The Kumtor mine (Кумтөр) is one of the largest gold mines in Central Asia. The mine has been producing gold since 1997 and has produced over 13.8 million ounces of gold as of June 30, 2022. At 13,000 feet, the mine is the second-highest in the world, behind only Yanacocha in Peru.

== History ==
In 1978, a geophysical expedition of the State Geological Committee of the Kirghiz Soviet Socialist Republic discovered the deposit. In 1992, the newly formed Government of Kyrgyzstan and the Cameco Corporation signed an agreement forming the Kumtor Gold Project. That same year, the Cameco Corporation became the full owner of Kumtor. The mine's construction commenced in 1993, and commercial gold production at Kumtor started in May 1997.

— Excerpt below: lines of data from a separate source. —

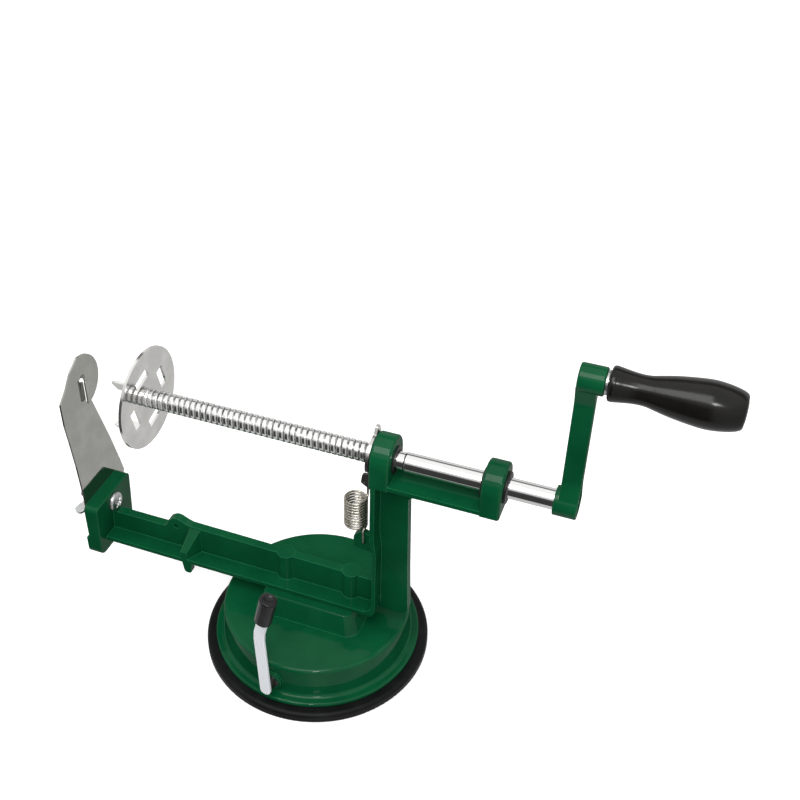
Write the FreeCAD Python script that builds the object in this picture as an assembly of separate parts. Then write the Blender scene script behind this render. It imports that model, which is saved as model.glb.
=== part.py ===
import FreeCAD, Part
import math
import os
from FreeCAD import Vector

# Tornado potato cutter. Millimetres. X runs along the shaft toward the crank,
# Y runs to the back, Z is up. The origin is the middle of the base's underside.

# Driving dimensions
SHAFT_Z = 140.0
SHAFT_R = 5.0
RUN = 0.05
RING_R = 61.0
FLANGE_R = 55.8
WALL_R = 50.85
TOP_R = 50.3
BASE_TOP = 27.7
PLATFORM_TOP = 38.0
WEB = 2.3
FLANGE_HALF = 11.0
BEARING_R = 11.2
BEARING_Z = 141.0
DISC_X = -89.8
DISC_R = 26.8
BLADE_X = -129.5
BLADE_R = 14.3
BLADE_RISE = 2.4
BLADE_HOLE = 1.4
PLATE_BOLT_Z = 58.5
CRANK_THROW = 70.0
GRIP_Z = SHAFT_Z + CRANK_THROW
ARM_FACE = 129.7
ARM_FLOOR = 127.0
LEVER_TURN = -4.73
CAP_LONG = 17.6
AXLE_Z = 16.0
SPRING_X = 22.4
SPRING_COIL_R = 5.5
SPRING_WIRE_R = 0.58
SPRING_TURNS = 10
SPRING_TOP = 121.7

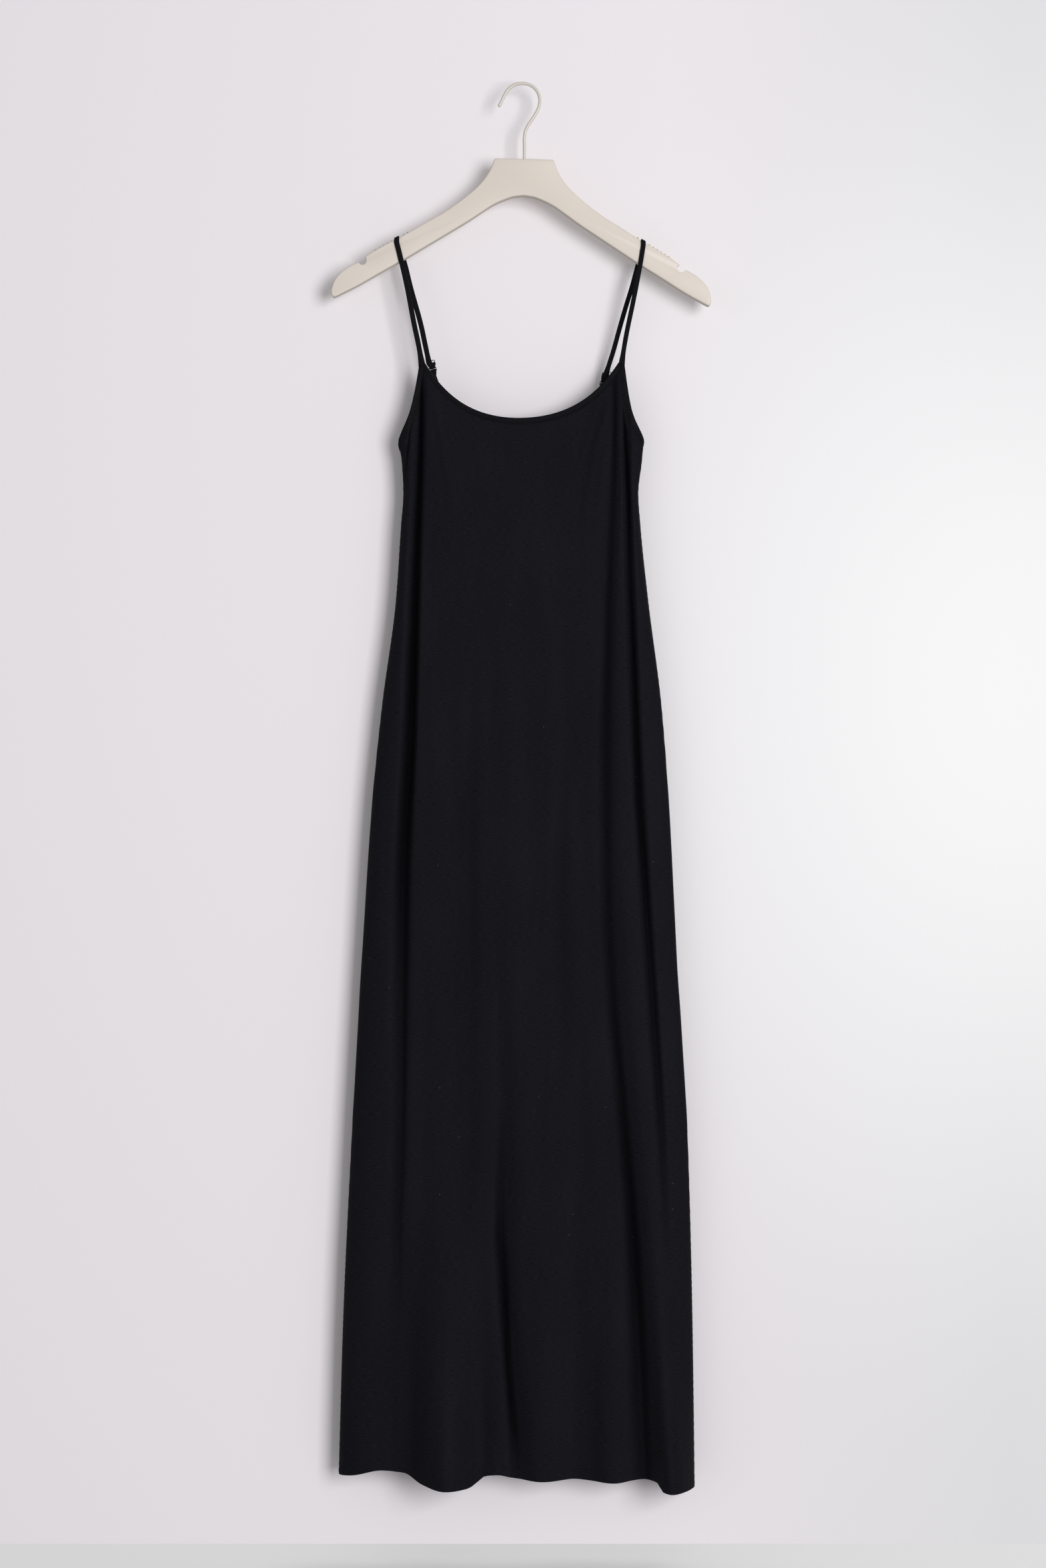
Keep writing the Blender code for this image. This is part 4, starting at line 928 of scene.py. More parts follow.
    def point(self, side: Side, girth: Array, height: Array) -> Array:
        """Find the middle of the cloth.

        Args:
            side: The panel.
            girth: Distances round it.
            height: Heights.

        Returns:
            Places in space.
        """
        girth = np.asarray(girth, float)
        height = np.asarray(height, float)
        left, right, depth, roll, length, whole = self.section_at(side, height)
        from_left = girth < whole / 2
        near = np.where(from_left, girth, whole - girth)
        turn = np.minimum(near / length, 1) * QUARTER
        inwards = roll * (1 - np.cos(turn)) + np.maximum(near - length, 0)
        across = np.where(from_left, left + inwards, right - inwards)
        out = np.sin(turn) * (depth + self.push(side, across, height))
        return np.stack((across, -out if side is Side.FRONT else out, height + 0 * girth), axis=-1)

    def normal(self, side: Side, girth: Array, height: Array) -> Array:
        """The outward normal of the cloth."""
        step = 0.3
        along = self.point(side, girth + step, height) - self.point(side, girth - step, height)
        up = self.point(side, girth, height + step) - self.point(side, girth, height - step)
        facing = unit(np.cross(along, up))
        return facing if side is Side.FRONT else -facing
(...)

By October 2013, the Kyrgyz government had completed negotiations with the company and submitted to Parliament a draft memorandum creating a 50/50 joint venture company, which was however, rejected by Parliament as it demanded that Kyrgyzstan's equity interests in the company should be increased to 67 percent. In 2014, the restructuring program for Kumtor was approved by Parliament. In December 2015, however, it was announced that the Kyrgyz Republic's Government was pulling out of the talks as it was going to provide a new restructuring program.

Then legal proceedings were transferred to international courts and continued until the Strategic Environment and Investment Agreement was signed between Centerra Gold and the government. The said agreement settled all disputes and the existing arbitration and environmental claims. On 16 November 2016, were also adopted amendments to the Water Code permitting commercial activities near the Davydov and Lysyi glaciers.

=== Ownership controversy and nationalization movement ===
Since 2012, advocates have called for the nationalization of the mine due to accusation against Centerra Gold of environmental violations and corruption. On 14 May 2021, President Sadyr Japarov signed into a bill allowing for temporary government control over the mine, eight days after it was approved by parliament. In response, Centerra Gold launched arbitration against Kyrgyzstan over the mine. One source described the May action as an expropriation.

Temporary external management was introduced at Kumtor Gold Company CJSC by the Order of the Cabinet of Ministers of the Kyrgyz Republic dated May 17, 2021. On the same day, Tengiz Bolturuk, an experienced manager with a Canadian Professional Engineer (P.Eng.) license and extensive experience in the mining industry around the world, was appointed as the Temporary External Manager of Kumtor Gold Company CJSC.

== Operation and contribution to the Kyrgyz economy ==
The deposit is mined by open-pit mining techniques utilizing typical drill, blast and truck/loader or truck/shovel operations. The ore is delivered to the crusher and further to the mill, where the gold is extracted using carbon-in-leach technology. The mill's rated throughput is approximately 16,000 tonnes of ore per day. The mine is the largest private sector employer and taxpayer in Kyrgyzstan. In 2020 KGC operations accounted for 12.5% of GDP and 23.3% of aggregate industrial output.